I. La indisolubilidad de la muerte y la resurrección

Durante el Triduo Santo celebramos el misterio pascual, que tiene como meta la resurrección. Pero no debemos concebirla como la superación de la entrega que Jesús realizó en la cruz, sino como el acontecimiento que le otorga carácter de eternidad y la hace actual.

Por eso, cuando el Resucitado se aparezca ante los apóstoles lo hará mostrándoles las marcas de su pasión y seguirá partiendo para ellos el pan.

II. El resucitado es el entregado

Cristo resucita con el tipo de existencia con que modeló su vida terrena. La suya fue una existencia para los demás. Murió como vivió: ofrecido. Y resucitó como murió y vivió: ofrecido.

En esta Hora Santa, adoramos la eucaristía —sacramento de su Pascua— reconociendo su presencia viva bajo la forma de la entrega. Por ella accedemos al misterio de su cruz.

III. En la eucaristía nos unimos a la entrega de Jesús al Padre

Jesús comprendió su muerte como un sacrificio expiatorio. Al entregar su vida al Padre, realizó el mayor acto de amor: dar la vida (Cf. Jn 15 13). Así, testimonió su amor por el Padre. Y manifestó su amor por nosotros dando su vida en nuestro nombre.

El fruto de su sacrificio vicario es que expía nuestras culpas, redime nuestros pecados, resarce nuestro desamor, reconciliándonos con el Padre para que vivamos una vida nueva. Por eso, es necesario que comulguemos habiendo acogido su perdón en la confesión.

IV. Por nosotros y para nosotros

Jesús se ofrece al Padre en nuestro nombre y, al comulgar, nos unimos a su entrega. El otro polo de la comunión es que Jesús se ofrece a nosotros: se nos da.

Su entrega, perennizada por su resurrección y presente en el pan de la eucaristía, espera ser recibida para que nos dejemos habitar por él y para que él viva en nosotros. Así, podemos pedirle: «Señor, que quien me vea, te vea».

V. Somos un solo cuerpo para los demás

Al recibirla, Jesús nos transfunde su ser, capacitándonos e impulsándonos para que prolonguemos su entrega por el mundo.

Nos convertimos en instrumentos de su donación, en terminales de su ofrecimiento, habilitados por él mismo para extenderla, concretarla y realizarla allí donde estemos.

VI. Comulgar es mucho más que adorar

Adoramos y reverenciamos la presencia del Señor en el pan. Pero eso no basta. La adoración ha de prepararnos para la comunión, y la comunión para la acción.

Si nos limitáramos a adorarlo, no recibiríamos su entrega ni participaríamos de ella.
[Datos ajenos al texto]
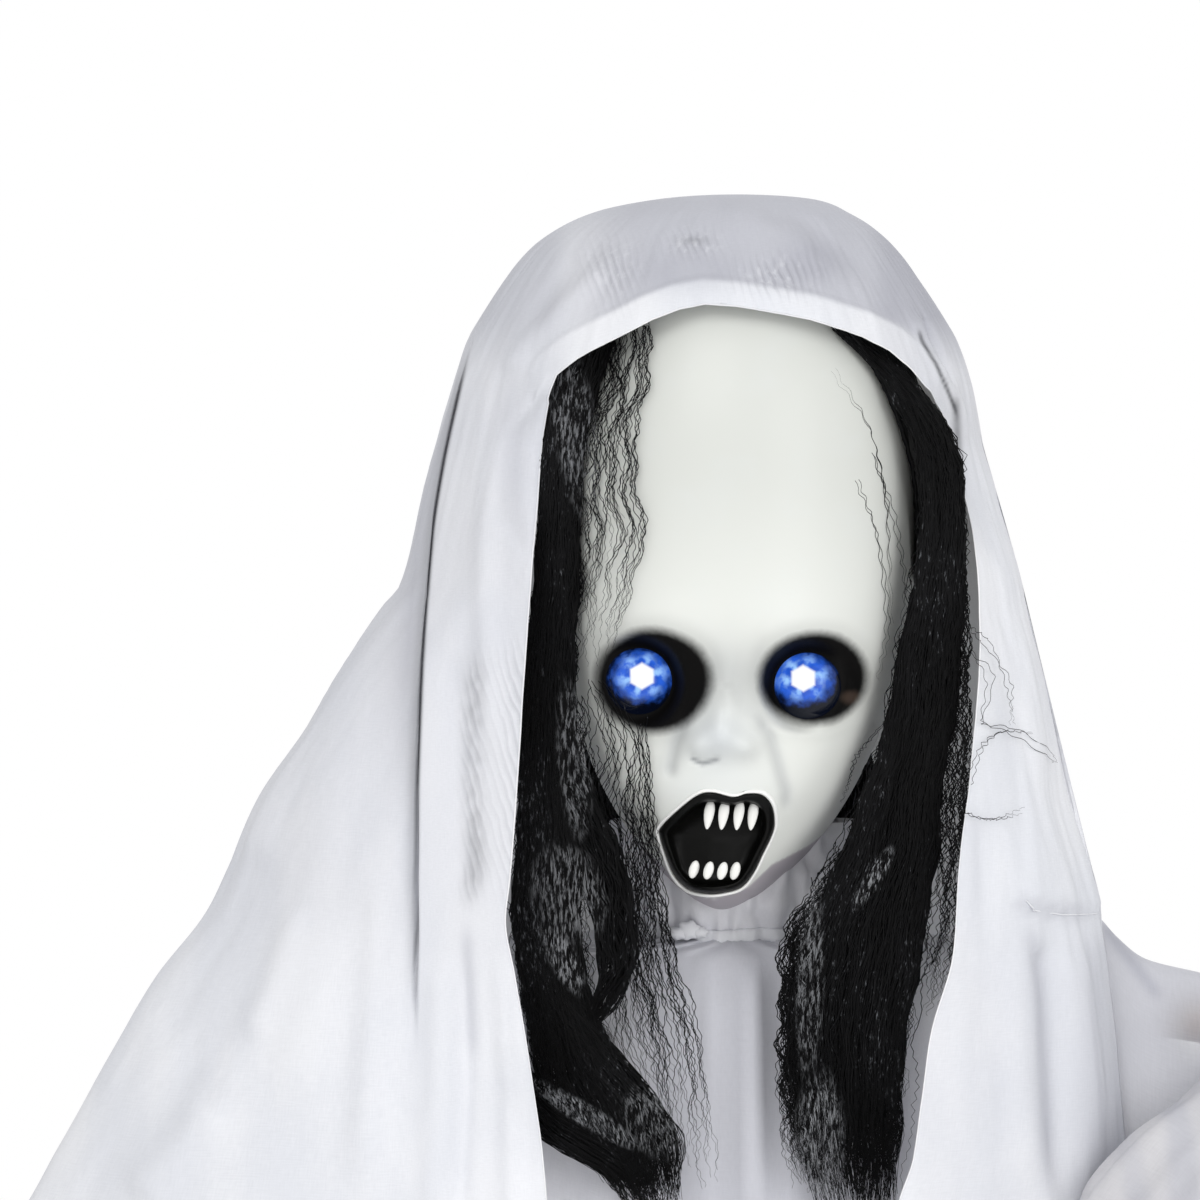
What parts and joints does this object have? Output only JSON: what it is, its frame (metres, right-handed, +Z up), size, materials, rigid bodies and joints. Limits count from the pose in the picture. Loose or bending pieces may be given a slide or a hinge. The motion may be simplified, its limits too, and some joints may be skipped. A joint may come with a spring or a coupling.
{
  "type": "hanging ghost decoration",
  "caption": "Hanging ghost figure with a glossy doll mask, lit blue eyes, an open fanged mouth, long black hair, a gauze veil and dress, and posable arms.",
  "frame": {"origin": "middle of the hanging eye on the back of the crown, where the figure is hung", "axes": "+Z up, the face looks along -Y, +X is to the right of somebody who looks at the face"},
  "size_m": [0.5125, 0.2049, 0.9035],
  "materials": {
    "mask": "smooth white, airbrushed black round the eyes",
    "shell": "satin moulded",
    "lens": "clear blue, lit from behind",
    "led": "clear, lit",
    "black_gloss": "gloss black",
    "tooth": "gloss white",
    "hair": "synthetic fibre, glossy black",
    "gauze": "sheer woven gauze, white",
    "ribbon": "narrow woven tie",
    "foam": "soft open-cell foam, tan",
    "claw": "bone white with darkened joints",
    "plastic": "satin black moulding",
    "steel": "bright zinc plated",
    "board": "green lacquer",
    "cone": "matt black card cone",
    "cell": "plain printed sleeve"
  },
  "bodies": {
    "figure": {"dress": "gauze", "face_mask": "mask", "hood": "gauze", "rear_head_shell": "shell", "hair_cap": "hair", "veil_fall_back": "gauze", "lower_teeth": "tooth", "hang_bracket": "steel", "upper_teeth": "tooth", "shoulder_crossbar": "plastic", "neck_ribbon": "ribbon", "mouth_liner": "black_gloss", "hair_lock_left": "hair", "neck_tube": "plastic", "veil_drape_left": "gauze", "eye_dome_left": "lens", "eye_dome_right": "lens", "sound_box_case": "plastic", "hair_lock_right": "hair", "hair_back": "hair", "veil_front_left": "gauze", "eye_cup_left": "black_gloss", "eye_cup_right": "black_gloss", "battery_contacts_left": "steel", "battery_contacts_right": "steel", "led_left": "led", "led_right": "led", "speaker": "cone", "shoulder_pin_left": "steel", "shoulder_pin_right": "steel", "hang_screw_2": "steel", "battery_1": "cell", "battery_2": "cell", "battery_3": "cell", "hang_screw_1": "steel", "head_screw_1": "steel", "head_screw_2": "steel", "head_screw_3": "steel", "head_screw_4": "steel", "circuit_board": "board", "sound_box_cover": "plastic", "battery_tray": "plastic"},
    "ring": {"hang_ring": "steel"},
    "left_upper_arm": {"upper_arm_left": "plastic", "arm_foam_left": "foam", "sleeve_left": "gauze", "elbow_pin_left": "steel"},
    "left_forearm": {"forearm_left": "plastic", "hand_left": "claw", "cuff_left": "gauze"},
    "right_upper_arm": {"upper_arm_right": "plastic", "arm_foam_right": "foam", "sleeve_right": "gauze", "elbow_pin_right": "steel"},
    "right_forearm": {"forearm_right": "plastic", "hand_right": "claw", "cuff_right": "gauze"},
    "battery_cover": {"battery_door": "plastic"},
    "switch": {"power_switch_knob": "black_gloss"}
  },
  "joints": [
    {"name": "hang_ring_pivot", "type": "hinge", "parent": "figure", "child": "ring", "pos_m": [0, 0, 0], "axis": [1, 0, 0], "range_deg": [0, 110]},
    {"name": "left_shoulder", "type": "hinge", "parent": "figure", "child": "left_upper_arm", "pos_m": [-0.118, -0.01, -0.284], "axis": [0, 1, 0], "range_deg": [-12, 25], "deforming": ["veil_drape_left", "sleeve_left"]},
    {"name": "left_elbow", "type": "hinge", "parent": "left_upper_arm", "child": "left_forearm", "pos_m": [-0.188, -0.014, -0.306], "axis": [-0.0097, -0.9779, 0.2087], "range_deg": [-10, 20], "deforming": ["veil_drape_left", "sleeve_left"]},
    {"name": "right_shoulder", "type": "hinge", "parent": "figure", "child": "right_upper_arm", "pos_m": [0.118, -0.01, -0.284], "axis": [0, -1, 0], "range_deg": [-15, 25], "deforming": ["sleeve_right"]},
    {"name": "right_elbow", "type": "hinge", "parent": "right_upper_arm", "child": "right_forearm", "pos_m": [0.203, -0.022, -0.297], "axis": [0.0402, -0.5895, 0.8068], "range_deg": [-5, 45], "deforming": ["sleeve_right"]},
    {"name": "battery_door_hinge", "type": "hinge", "parent": "figure", "child": "battery_cover", "pos_m": [0, 0.0066, -0.3542], "axis": [-1, 0, 0], "range_deg": [0, 100]},
    {"name": "power_switch_slide", "type": "slide", "parent": "figure", "child": "switch", "axis": [1, 0, 0], "range_m": [0, 0.006]}
  ]
}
Necesitamos recibirlo:

a) Para unirnos a su entrega al Padre.
b) Para vivir siendo uno con él.
c) Y para poder manifestarlo a los demás.

La presencia del Señor en el pan no existe únicamente para ser contemplada, sino para ser acogida y para que, asimilándonos mutuamente, él pueda seguir operando su salvación por medio de nosotros.

VII. Fuente de la vida cristiana

La comunión hace que Cristo adquiera un cuerpo aún mayor: el nuestro unido al suyo. Y nos otorga una nueva identidad: la de ser «otros Cristos». Es así como nace el misterio de la Iglesia, su cuerpo místico en el mundo.  

Sus palabras «haced esto en conmemoración mía» no expresan únicamente su deseo de que celebremos la eucaristía, sino que, al celebrarla y recibirla, él adopte nuestro cuerpo para seguir amando, redimiendo y salvando a este mundo. Por eso, la eucaristía desemboca necesariamente en la caridad.

Pero no podemos olvidar, que para que todo esto sea posible, necesitamos sacerdotes, ministros de la eucaristía. Sin ella, el cristianismo quedaría reducido a pura ética o ideología. Con ella, el cristianismo es comunión real con Cristo y con los hermanos, y punto de partida para emprender una misión compartida con Jesús, que desea dar su vida con nosotros por este mundo, amado entrañablemente por el Padre.

VIII. Medita y ora:

— ¿Qué ha hecho Cristo por mí?
— ¿Qué he hecho por Cristo?
— ¿Qué hago por Cristo?
— ¿Qué voy a hacer por Cristo?

IX. Termina realizando un coloquio: habla con el Señor como un amigo habla con otro amigo.